The task
Copy exactly, please, the lines of the data from its start through the line containing "Manifold, Mesh: SolidMesh".

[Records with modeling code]

****************

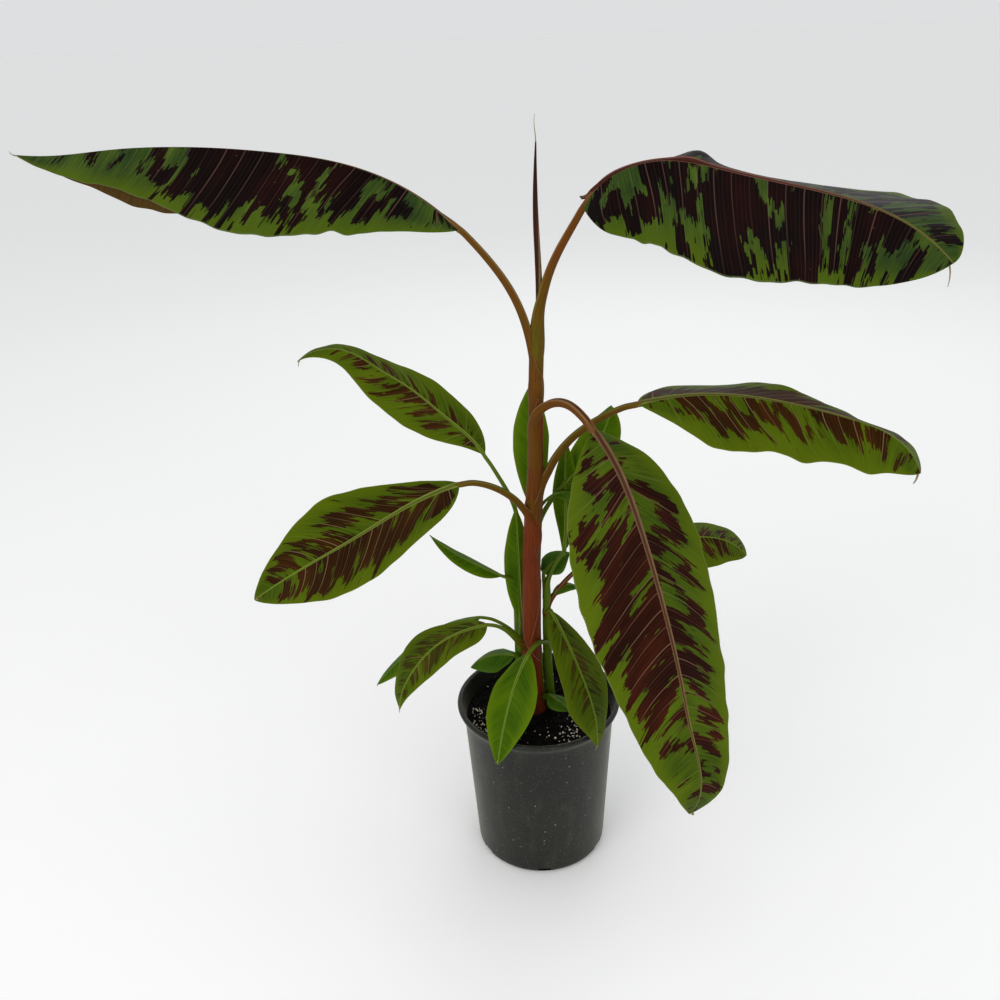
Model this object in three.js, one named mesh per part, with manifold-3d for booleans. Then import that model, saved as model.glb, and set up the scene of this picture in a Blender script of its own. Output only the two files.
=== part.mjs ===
// Young banana plant with red-blotched leaves, standing in a round nursery pot.
// Millimetres. The origin is the centre of the pot's underside, +Z is up,
// +X is the right of the photographed view and +Y points away from its viewer.

import * as THREE from "three";
import { mergeVertices } from "three/addons/utils/BufferGeometryUtils.js";
import Module from "manifold-3d";

const wasm = await Module();
wasm.setup();
const { Manifold, Mesh: SolidMesh } = wasm;

// Pot and growing mix
const POT_HEIGHT = 174;
const POT_RIM_RADIUS = 82.5;
const POT_MOUTH_RADIUS = 78;
const POT_NECK_RADIUS = 76;
const POT_BASE_RADIUS = 67;
const POT_CORNER = 7;
const POT_WALL = 2;
const POT_FLOOR = 3;
const RIM_DEPTH = 14;
const RIM_SWELL = 8;
const RIM_ROUND = 2;
const CORNER_BEVEL = 0.3;
const NOTCH_COUNT = 6;
const NOTCH_WIDTH = 14;
const NOTCH_HEIGHT = 4.5;
const SOIL_LEVEL = 160;
const SOIL_CROWN = 3;
const SOIL_CROWN_RADIUS = 34;
const ROUND_SIDES = 40;

// Clearance between neighbouring solids, blade thickness, and how finely limbs are cut
const GAP = 0.3;
const BLADE_THICKNESS = 1.6;
const KEEL_SHARE = 1.6;
const KEEL_TIP = 0.3;
const TIP_HALF = 0.8;
const WIDE_HALF = 30;
const STEM_SIDES = 10;
const PETIOLE_SIDES = 8;
const STEM_STEPS_PER_STATION = 2;
const PETIOLE_STEP = 18;
const PETIOLE_STEPS_LEAST = 3;
const BLADE_STEP = 26;
const BLADE_STEPS_LEAST = 6;
const BLADE_STEPS_MOST = 14;
const MERGE_DISTANCE = 0.0001;

const DEG = Math.PI / 180;

// Stems: each one rises from the mix along a few hand-set stations of
// centre x, centre y, height and radius.
const STEMS = {
  main_stem: [
    [-4, 0, 160.3, 10.5],
    [-5, 0, 200, 9.6],
    [-5, 0, 260, 9.1],
    [-3, 0, 330, 8.8],
    [0, 0, 390, 8.2],
    [3, 0, 440, 7.0],
    [4.5, 0, 500, 6.8],
    [6.5, 0, 548, 6.2],
  ],
  sucker_right: [
    [13, 3, 160.3, 5.4],
    [11.5, 3, 200, 4.4],
    [10, 4, 250, 4.0],
    [11, 5, 300, 3.6],
  ],
  sucker_left: [
    [-17, 16, 160.3, 5.6],
    [-17, 16, 220, 5.0],
    [-17, 18, 320, 4.0],
  ],
  sucker_back: [
    [1, 24, 160.3, 6.5],
    [0, 23, 250, 5.4],
    [2, 20, 342, 4.4],
  ],
};

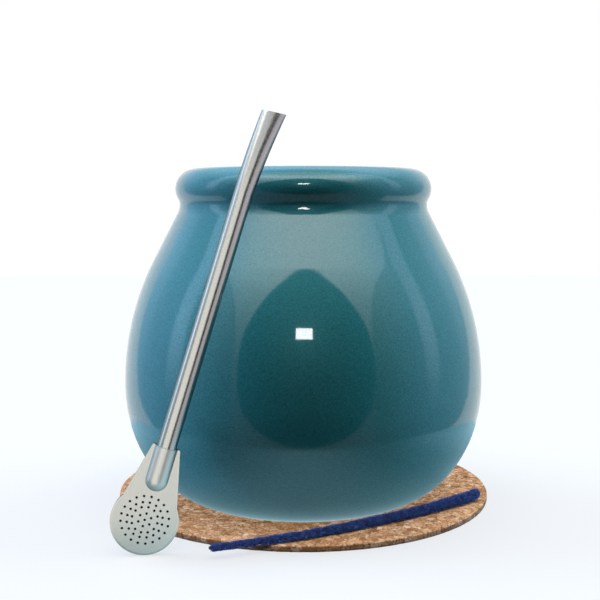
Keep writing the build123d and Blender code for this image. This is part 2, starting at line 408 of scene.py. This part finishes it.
def makeBrush(look):
    # middle line and radius of the roll come from slices of its CAD mesh along its length
    points = np.array([v.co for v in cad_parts["cleaning_brush"].data.vertices])
    centre = points.mean(0)
    along = np.linalg.svd(points - centre, full_matrices=False)[2][0]
    along *= np.sign(along[0])
    distance = (points - centre) @ along
    start, length = distance.min(), np.ptp(distance)
    across = np.cross(along, (0, 0, 1))
    across /= np.linalg.norm(across)
    sideways = (points - centre) @ across
    shares = np.linspace(*look["sliceSpan"], look["slices"])
    middles, radii = [], []
    for share in shares:
        slab = np.abs(distance - start - length * share) < length * look["sliceHalf"]
        middles.append((sideways[slab].max() + sideways[slab].min()) / 2)
        radii.append(np.ptp(points[slab][:, 2]) / 2)
    bendFit = np.polyfit(shares, middles, 2)
    radiusFit = np.polyfit(shares, radii, 1)
    bottom = points[:, 2].min()

    def onLine(share):
        # place and radius of the roll at a share of its length
        radius = np.polyval(radiusFit, share)
        place = centre + np.outer(start + length * share, along)
        place += np.outer(np.polyval(bendFit, share), across)
        place[:, 2] = bottom + radius
        return place, radius

    random = np.random.default_rng(look["seed"])
    tufts, each = look["tufts"], look["tuftFibres"]
    count = tufts * each
    tuftShare = random.random(tufts) * look["tuftSpan"] + look["tuftStart"]
    tuftTurn = random.random(tufts) * 2 * pi
    wire = 0.5 + 0.5 * np.cos(2 * tuftTurn + tuftShare * length / look["wirePitch"] * 2 * pi)
    stand, shade = look["reach"], look["tone"]
    tuftReach = stand["least"] + stand["wire"] * wire + stand["chance"] * random.random(tufts)
    tuftToneAndShade = shade["least"] + shade["wire"] * wire + shade["chance"] * random.random(tufts)
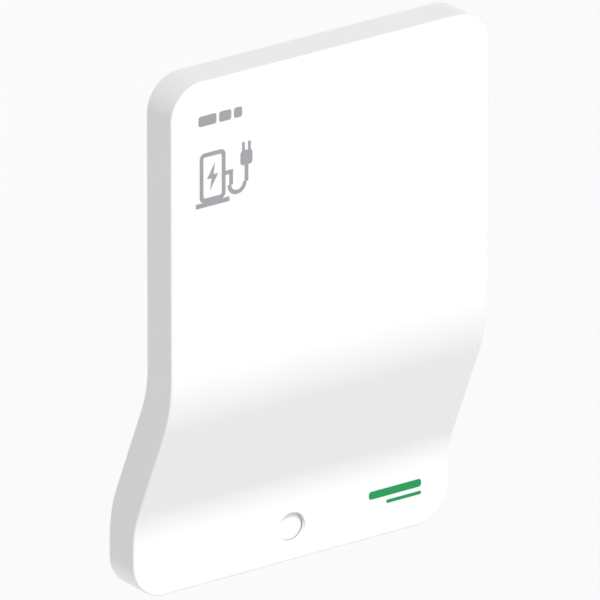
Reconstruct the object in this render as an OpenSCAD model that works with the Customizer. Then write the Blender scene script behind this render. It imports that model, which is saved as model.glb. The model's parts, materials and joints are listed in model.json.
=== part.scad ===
// Wall-mounted vehicle charger with a wave-shaped front cover.
// X runs to the right, -Y out of the wall, Z up. The origin lies on the wall, level with the cover's middle.

/* [Front cover] */
// Width of the cover
cover_w = 325; // [300:5:400]
// Height of the cover
cover_h = 480; // [470:10:600]
// Radius of the cover's four corners
cover_corner_r = 32; // [16:1:40]
// Wall thickness of the cover
cover_wall = 3; // [2:0.5:4]
// Depth of the rim behind the front
rim_depth = 35; // [25:1:40]
// Height of the stiffening ribs inside the cover
rib_h = 2.5; // [1:0.5:3]

/* [Wave of the front] */
// Distance from the wall to the upper front
depth = 126; // [120:1:160]
// How far the lower front lies behind the upper front
setback = 56; // [50:1:60]
// Height at which the front starts to bend, from the cover's middle
wave_start = -18; // [-24:1:-6]
// Slope of the wave from vertical, in degrees
wave_angle = 23.8; // [20:0.2:26]
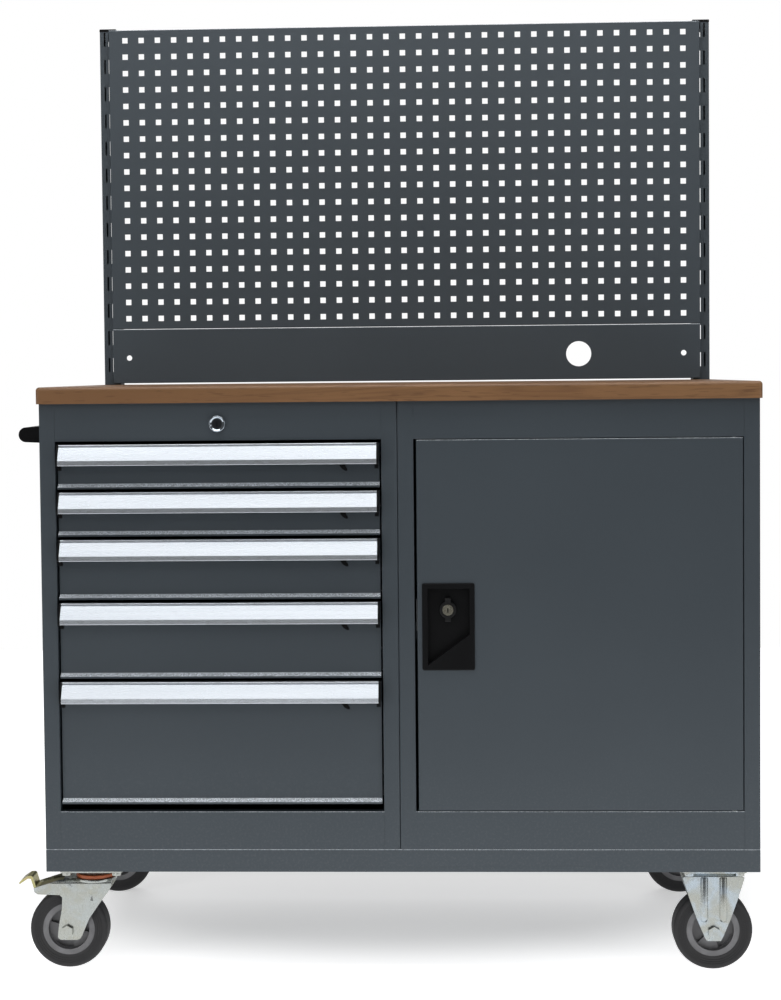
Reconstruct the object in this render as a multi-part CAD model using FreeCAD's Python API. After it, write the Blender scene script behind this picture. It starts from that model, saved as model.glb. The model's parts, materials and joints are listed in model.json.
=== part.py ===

****************

Task response
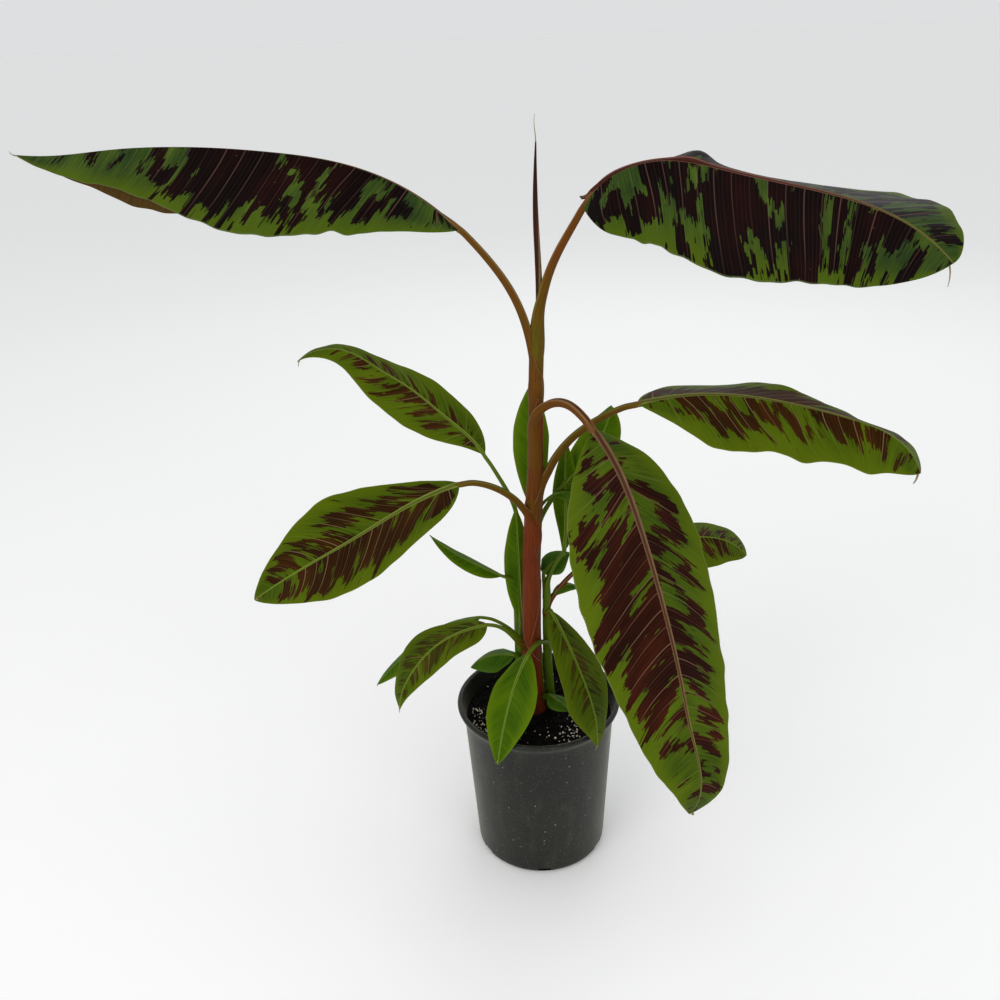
Model this object in three.js, one named mesh per part, with manifold-3d for booleans. Then import that model, saved as model.glb, and set up the scene of this picture in a Blender script of its own. Output only the two files.
=== part.mjs ===
// Young banana plant with red-blotched leaves, standing in a round nursery pot.
// Millimetres. The origin is the centre of the pot's underside, +Z is up,
// +X is the right of the photographed view and +Y points away from its viewer.

import * as THREE from "three";
import { mergeVertices } from "three/addons/utils/BufferGeometryUtils.js";
import Module from "manifold-3d";

const wasm = await Module();
wasm.setup();
const { Manifold, Mesh: SolidMesh } = wasm;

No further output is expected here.